Dalam sistem Islam, besaran upah kaum buruh harus sesuai dengan besaran jasa yang diberikan pekerja, jenis pekerjaan, waktu bekerja dan tempat bekerja. Tidak dikaitkan dengan standar hidup mininum masyarakat.

Pemenuhan kebutuhan dasar rakyat menjadi tanggung jawab penguasa, bukan pengusaha. Negara wajib memenuhi kebutuhan dasar rakyat seperti kesehatan, pendidikan dan keamanan. Negara juga memudahkan rakyat untuk bekerja memenuhi kebutuhan sandang, pangan dan papan. Pengusaha tidak dibebani untuk menanggung hajat hidup pekerja. Namun, pengusaha wajib memenuhi hak upah pekerja secara ma’ruf.

Perusahaan wajib memberikan upah dan hak-hak buruh sebagaimana akad yang telah disepakati, baik terkait besarannya maupun jadwal pembayarannya. 
Majikan/perusahaan haram  mengurangi hak buruh, mengubah kontrak kerja secara sepihak, atau menunda-nunda pembayaran upah. Semua ini termasuk kezaliman yang akan diselesaikan negara dengan sanksi yang akan membuat jera.
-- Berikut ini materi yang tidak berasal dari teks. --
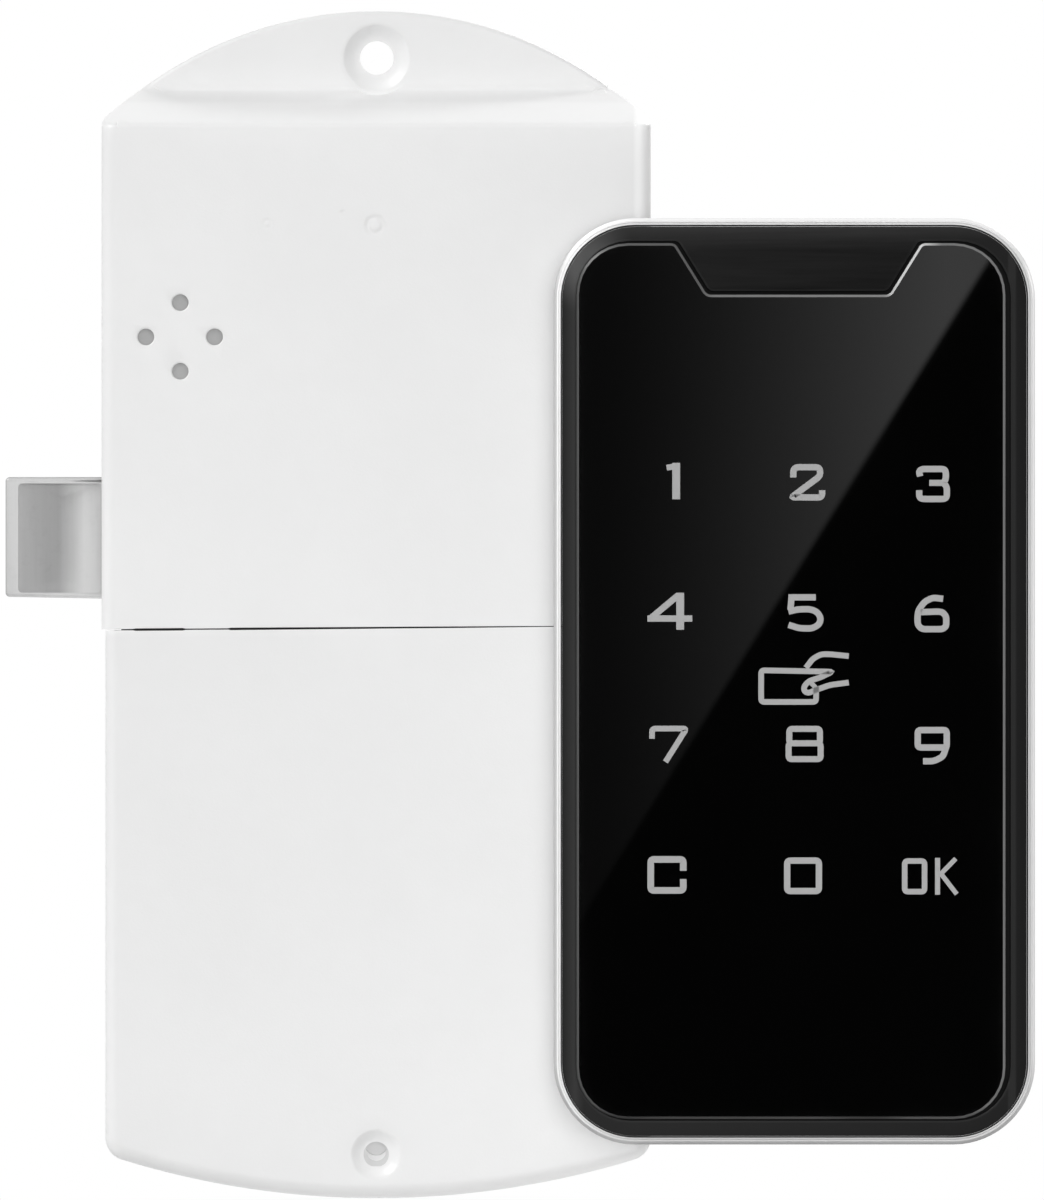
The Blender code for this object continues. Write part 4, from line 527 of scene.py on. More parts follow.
def black_glass():
    """Black glass: a clean gloss in front, and a paler matt ground edge, lightest in the notch."""
    finish = Finish("touch_glass", IOR=1.5)
    x, depth, z = finish.axes()
    front = node_box("touch_glass")[3]
    edge = 1 - depth.step(front - 0.014, front - 0.005)
    notch = z.step(*NOTCH_Z) * x.within(*NOTCH_X, 2.0)
    broken = finish.noise(90.0, 2.0, 0.5).step(0.4, 0.6)
    foot = 1 - z.step(*GROUND_FOOT_Z)
    tone = 0.07 + x.step(*GROUND_X) * 0.08 + notch * (0.07 + x.step(*NOTCH_RIGHT_X) * 0.28)
    tone = tone * (1 - foot * (0.55 + broken * 0.35))
    return finish.done(grey(1.0), edge * tone,
                       Roughness=0.012 + edge * 0.35 + finish.noise(60.0, 2.0) * 0.012)


def circuit_board():
    """Green board: copper tracks under the lacquer as long low steps of noise."""
    board = Finish("circuit_green", IOR=1.5, Coat_Weight=0.3, Coat_Roughness=0.2)
    tracks = board.noise(900.0, 1.0, 0.4, (1, 1, 0.25)).step(0.49, 0.52)
    return board.done(board.blend((0.012, 0.09, 0.04), (0.025, 0.16, 0.07), tracks),
                      Roughness=0.35 + tracks * 0.1, Normal=board.bump(tracks, 0.00002))


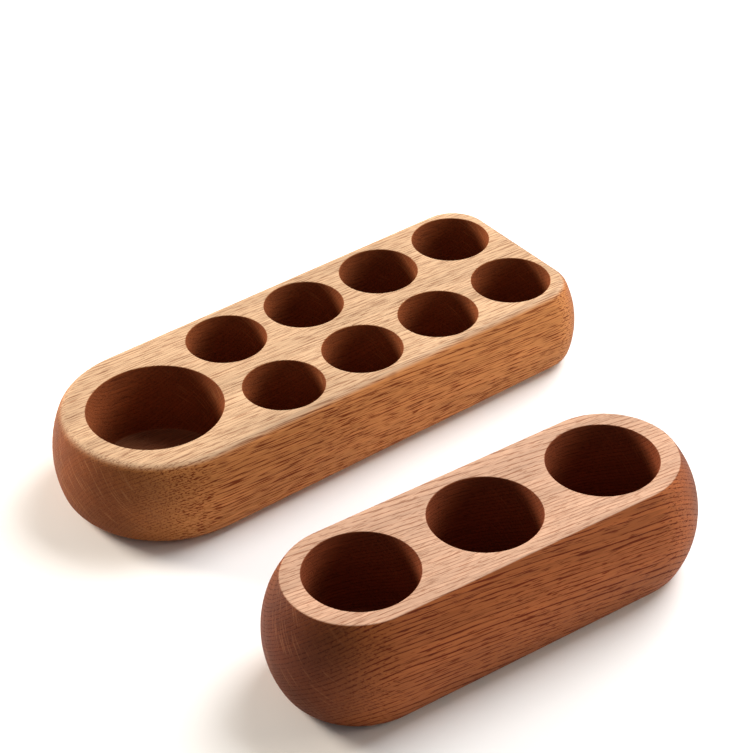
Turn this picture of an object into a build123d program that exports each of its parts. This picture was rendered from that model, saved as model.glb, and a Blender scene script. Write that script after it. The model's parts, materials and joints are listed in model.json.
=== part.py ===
from build123d import *
import os

# Egg holder tray: a matched pair of solid timber blocks with round flat-bottomed wells bored in
# their tops. Millimetres, +Z up, standing on z = 0. The origin is on the table, under the middle
# of the pair's bounding box. Each block is first made about its own first well's centre.

# Wells
EGG_WELL_R = 20.0
WIDE_WELL_R = 33.0
TRIO_WELL_R = 25.8
LARGE_WELL_DEPTH = 38.5
SMALL_WELL_DEPTH = 45.0
WELL_RIM_ROUND = 0.5

# Large block: one wide well at the rounded end, then two rows of egg wells
EGG_COLUMNS = 4
EGG_ROWS = 2
EGG_PITCH = 47.0
EGG_ROW_PITCH = 49.0
FIRST_EGG_X = 57.7
LARGE_HEIGHT = 45.2
LARGE_TOP_HALF = 49.0
LARGE_BELLY_HALF = 54.6
LARGE_BELLY_DROP = 26.5
LARGE_UNDER_HALF = 50.5
LARGE_TOP_ROUND = 5.6
LARGE_UNDER_ROUND = 8.0
LARGE_NOSE_X = 4.5
LARGE_END_X = 223.5
LARGE_CORNER_R = 18.5

# Small block: three wells in a row along a round-ended bar
TRIO_COUNT = 3
TRIO_PITCH = 65.0
SMALL_HEIGHT = 57.6
SMALL_TOP_HALF = 32.9
SMALL_BELLY_HALF = 42.2
SMALL_BELLY_DROP = 29.0
SMALL_UNDER_HALF = 34.4
SMALL_TOP_ROUND = 1.2
SMALL_UNDER_ROUND = 7.0
SMALL_NOSE_OUT = 2.6

# Non-slip pads: soft discs in shallow pockets bored under each block, a little proud of it
PAD_R = 6.0
POCKET_R = 6.2
PAD_THICK = 2.4
PAD_PROUD = 0.8
PAD_EDGE_ROUND = 0.4
LARGE_PAD_X = (-8.0, 207.0)
LARGE_PAD_Y = 33.0
SMALL_PAD_X = (-10.0, 140.0)
SMALL_PAD_Y = 16.0

# Where the pair stands: the wide well's centre from the origin, and the small block's first
# well's centre from that, turned a little as it would be put down by hand
WIDE_WELL_X = -89.5
WIDE_WELL_Y = 82.0
SMALL_OFFSET_X = -3.2
SMALL_OFFSET_Y = -167.6
SMALL_YAW = -3.3


def half_section(top_half, belly_half, belly_drop, under_half, height, top_round, under_round):
    """Half a block's cross section, out along X and up along Y: one bowed side, rounded edges."""
    level = Polyline((under_half, 0), (0, 0), (0, height), (top_half, height))
    side = ThreePointArc((top_half, height), (belly_half, height - belly_drop), (under_half, 0))
    section = make_face(level.edges() + side.edges())
    under_edge, top_edge = section.vertices().sort_by(Axis.X)[2:].sort_by(Axis.Y)
    section = fillet(under_edge, under_round)
    top_edge = section.vertices().sort_by(Axis.X)[2:].sort_by(Axis.Y)[-1]
    return fillet(top_edge, top_round)


def upright(section, x, y, heading):
    """The section stood up at a place in plan, its outward side pointing along the heading."""
    outward = Vector(1, 0, 0).rotate(Axis.Z, heading)
    sideways = Vector(0, -1, 0).rotate(Axis.Z, heading)
    return Plane(origin=(x, y, 0), x_dir=outward, z_dir=sideways) * section


def turned(section, x, y, heading, sweep):
    """The section turned about the vertical line at a place, from one heading onwards."""
    return revolve(upright(section, x, y, heading), Axis((x, y, 0), (0, 0, 1)), sweep)


def run(section, start, end, heading):
    """The section carried in a straight line from one place in plan to another."""
    length = (Vector(*end) - Vector(*start)).length
    return extrude(upright(section, *start, heading), -length)


def large_blank():
    """Round-nosed block with a flat end, whose corners are turned from the outer section."""
    section = half_section(
        LARGE_TOP_HALF, LARGE_BELLY_HALF, LARGE_BELLY_DROP, LARGE_UNDER_HALF, LARGE_HEIGHT,
        LARGE_TOP_ROUND, LARGE_UNDER_ROUND,
    )
    inset = LARGE_TOP_HALF - LARGE_CORNER_R
    outer = section & Pos(inset, 0) * Rectangle(inset, LARGE_HEIGHT, align=(Align.MIN, Align.MIN))
    corner = Pos(-inset, 0) * outer
    corner_x = LARGE_END_X - LARGE_CORNER_R
    blank = turned(section, LARGE_NOSE_X, 0, 90, 180)
    blank += run(section, (corner_x, 0), (LARGE_NOSE_X, 0), 90)
    blank += run(section, (LARGE_NOSE_X, 0), (corner_x, 0), -90)
    blank += run(corner, (corner_x, -inset), (corner_x, inset), 0)
    blank += turned(corner, corner_x, -inset, -90, 90)
    blank += turned(corner, corner_x, inset, 0, 90)
    return blank


def small_blank():
    """Round-ended bar: the section turned a little beyond the end wells and run between."""
    section = half_section(
        SMALL_TOP_HALF, SMALL_BELLY_HALF, SMALL_BELLY_DROP, SMALL_UNDER_HALF, SMALL_HEIGHT,
        SMALL_TOP_ROUND, SMALL_UNDER_ROUND,
    )
    start_x = -SMALL_NOSE_OUT
    end_x = (TRIO_COUNT - 1) * TRIO_PITCH + SMALL_NOSE_OUT
    blank = turned(section, start_x, 0, 90, 180) + turned(section, end_x, 0, -90, 180)
    blank += run(section, (end_x, 0), (start_x, 0), 90)
    blank += run(section, (start_x, 0), (end_x, 0), -90)
    return blank


def bored(blank, height, wells, depth):
    """The blank with its wells bored from the top and their rims eased."""
    for x, y, radius in wells:
        well = Cylinder(radius, depth, align=(Align.CENTER, Align.CENTER, Align.MAX))
        blank -= Pos(x, y, height) * well
    radii = {radius for x, y, radius in wells}
    top_edges = blank.faces().sort_by(Axis.Z)[-1].inner_wires().edges()
    rims = [edge for edge in top_edges if any(abs(edge.radius - r) < 0.01 for r in radii)]
    return fillet(rims, WELL_RIM_ROUND)


def pocketed(block, places):
    """The block with a shallow round pocket under it for each pad."""
    pocket_depth = PAD_THICK - PAD_PROUD
    for x, y in places:
        pocket = Cylinder(POCKET_R, pocket_depth, align=(Align.CENTER, Align.CENTER, Align.MIN))
        block -= Pos(x, y) * pocket
    return block


def pad(x, y):
    """One non-slip disc, its lower edge rounded, pressed up into its pocket."""
    disc = Cylinder(PAD_R, PAD_THICK, align=(Align.CENTER, Align.CENTER, Align.MIN))
    lower_edge = disc.edges().sort_by(Axis.Z)[0]
    return Pos(x, y, -PAD_PROUD) * fillet(lower_edge, PAD_EDGE_ROUND)


def large_wells():
    """Wells of the large block as x, y and radius: the wide one, then each column's pair."""
    wells = [(0, 0, WIDE_WELL_R)]
    for column in range(EGG_COLUMNS):
        for row in range(EGG_ROWS):
            y = (row - (EGG_ROWS - 1) / 2) * EGG_ROW_PITCH
            wells.append((FIRST_EGG_X + column * EGG_PITCH, y, EGG_WELL_R))
    return wells


def small_wells():
    """Wells of the small block, evenly spaced along it."""
    return [(i * TRIO_PITCH, 0, TRIO_WELL_R) for i in range(TRIO_COUNT)]


def corners(x_pair, y):
    """Four places in plan at two stations along a block, the same distance either side."""
    return [(x, side * y) for x in x_pair for side in (-1, 1)]


def write(name, shape):
    """One node's file."""
    shape.label = name
    export_step(shape, f"parts/{name}.step")


def write_block(name, blank, height, wells, depth, pad_places, stand):
    """One block and its pads, moved from the block's own frame to where it stands."""
    block = pocketed(bored(blank, height, wells, depth), pad_places)
    write(f"{name}_block", stand * block)
    for number, (x, y) in enumerate(pad_places, start=1):
        write(f"{name}_pad_{number}", stand * pad(x, y))


os.makedirs("parts", exist_ok=True)
large_stand = Pos(WIDE_WELL_X, WIDE_WELL_Y, PAD_PROUD)
small_stand = large_stand * Pos(SMALL_OFFSET_X, SMALL_OFFSET_Y) * Rot(0, 0, SMALL_YAW)
write_block(
    "nine_well", large_blank(), LARGE_HEIGHT, large_wells(), LARGE_WELL_DEPTH,
    corners(LARGE_PAD_X, LARGE_PAD_Y), large_stand,
)
write_block(
    "three_well", small_blank(), SMALL_HEIGHT, small_wells(), SMALL_WELL_DEPTH,
    corners(SMALL_PAD_X, SMALL_PAD_Y), small_stand,
)
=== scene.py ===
import json
import math

import bmesh
import bpy
import numpy as np
from mathutils import Matrix, Vector
from mathutils.geometry import delaunay_2d_cdt


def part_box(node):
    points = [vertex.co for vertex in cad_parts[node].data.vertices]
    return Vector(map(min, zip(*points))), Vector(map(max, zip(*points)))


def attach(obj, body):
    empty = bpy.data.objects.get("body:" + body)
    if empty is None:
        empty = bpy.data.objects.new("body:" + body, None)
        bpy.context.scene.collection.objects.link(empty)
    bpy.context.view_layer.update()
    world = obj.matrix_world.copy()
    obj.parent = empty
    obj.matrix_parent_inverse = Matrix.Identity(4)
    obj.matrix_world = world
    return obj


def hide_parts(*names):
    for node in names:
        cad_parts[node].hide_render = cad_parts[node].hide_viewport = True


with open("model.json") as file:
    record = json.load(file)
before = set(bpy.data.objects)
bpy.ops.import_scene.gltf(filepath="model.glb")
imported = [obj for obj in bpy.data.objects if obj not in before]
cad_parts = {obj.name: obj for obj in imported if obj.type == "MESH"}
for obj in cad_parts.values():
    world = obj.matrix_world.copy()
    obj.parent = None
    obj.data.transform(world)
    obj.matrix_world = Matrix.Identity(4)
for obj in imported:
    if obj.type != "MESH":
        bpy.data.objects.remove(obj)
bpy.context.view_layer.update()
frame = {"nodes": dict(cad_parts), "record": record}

# An egg holder tray: two oiled red oak blocks with round wells bored in their tops, standing on
# soft silicone pads. Lengths are in millimetres until a mesh is written, in metres.
MM = 0.001
MOUNTS = {mount["name"]: mount for mount in frame["record"]["mounts"]}

# Cross sections, from the table side up
LARGE = {
    "height": 45.2, "top_half": 49.0, "belly_half": 54.6, "belly_drop": 26.5,
    "under_half": 50.5, "top_round": 5.6, "under_round": 8.0,
}
SMALL = {
    "height": 57.6, "top_half": 32.9, "belly_half": 42.2, "belly_drop": 29.0,
    "under_half": 34.4, "top_round": 1.2, "under_round": 7.0,
}

# Plans, measured from each block's first well: the large block's nose and corners, and how far
# the small block's round ends are centred beyond its end wells
LARGE_NOSE_X = 4.5
LARGE_END_X = 223.5
LARGE_CORNER_R = 18.5
SMALL_NOSE_OUT = 2.6

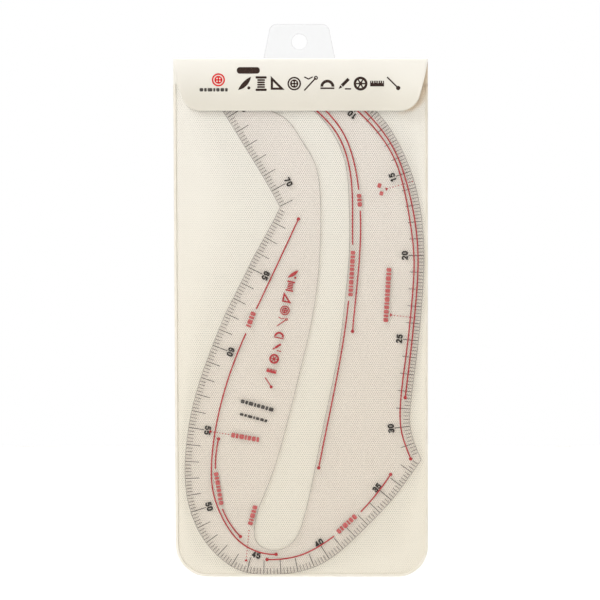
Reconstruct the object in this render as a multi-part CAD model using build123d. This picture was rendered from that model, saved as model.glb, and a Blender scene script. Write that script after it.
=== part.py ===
"""A drafting curve for pattern making, kept in its hanging storage pouch.

A flat clear plate with a long curved edge, graduated in centimetres all the way round, lies in a pocket
of two plastic sheets. The back sheet folds over at the top as a flap, and a clear tab behind the fold
hangs the pouch on a hook.

Millimetres. The origin is the centre of the tab's hanging hole, halfway through the tab. +X is right,
+Z is up and the printed face looks along -Y. Outlines are drawn as (x, z), and each layer is extruded
forwards from its rear face.
"""
from build123d import *
from math import atan2, cos, degrees, radians, sin
import os

# Stack of layers, as distances in front of the back sheet's front face.
BACK_SHEET = 0.4
FRONT_SHEET = 0.3
PLATE = 1.2
INK = 0.04
INK_STEP = 0.05
PLATE_REAR = 0.3
FRONT_SHEET_REAR = 2.0
FLAP_REAR = 2.6
FLAP_SHEET = BACK_SHEET
ADHESIVE = 0.2
TAB_SHEET = 0.3
BACK_FACE_Y = -(BACK_SHEET + ADHESIVE + TAB_SHEET / 2)

# Each printing pass lies a hundredth of a millimetre clear of the one under it.
INK_GAP = INK_STEP - INK
FINE_PASS = PLATE_REAR + PLATE + INK_GAP
COARSE_PASS = FINE_PASS + INK_STEP
NUMERAL_PASS = COARSE_PASS + INK_STEP
LINE_PASS = NUMERAL_PASS + INK_STEP
LABEL_PASS = LINE_PASS + INK_STEP
FLAP_PASS = FLAP_REAR + FLAP_SHEET + INK_GAP

# Pouch and flap.
FOLD_TOP = -9.7
FOLD_RADIUS = (BACK_SHEET + FLAP_REAR + FLAP_SHEET) / 2
HINGE_Y = BACK_FACE_Y + BACK_SHEET - FOLD_RADIUS
HINGE_Z = FOLD_TOP - FOLD_RADIUS
POUCH_BOTTOM = -311.8
POUCH_LEFT_TOP = -73.5
POUCH_LEFT_BOTTOM = -71.8
POUCH_RIGHT = 74.9
POUCH_CORNER_LEFT = 19.0
POUCH_CORNER_RIGHT = 17.5
SEAM_WIDTH = 0.8
FRONT_SHEET_TOP = -25.0
FLAP_BOTTOM = -40.4
FLAP_LEFT_BOTTOM = -65.6
FLAP_RIGHT_BOTTOM = 66.2
FLAP_CORNER = 8.0
FLAP_GAP = 0.3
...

Adapun di saat terjadi perselisihan antara pekerja dengan pengusaha, negara wajib menyelesaikan secara adil dengan syariat Islam. Dengan penerapan syariat Islam, buruh akan sejahtera dan pengusaha akan nyaman dalam berbisnis.
Sudah selayaknya pergerakan rakyat diarahkan kepada perubahan sistem dari demokrasi menuju sistem Islam secara kaffah. Sehingga kesejahteraan yang diidamkan selama ini bisa terwujud sempurna. Bukan hanya retorika dan mimpi belaka. Wallahu a’lam bishshawab.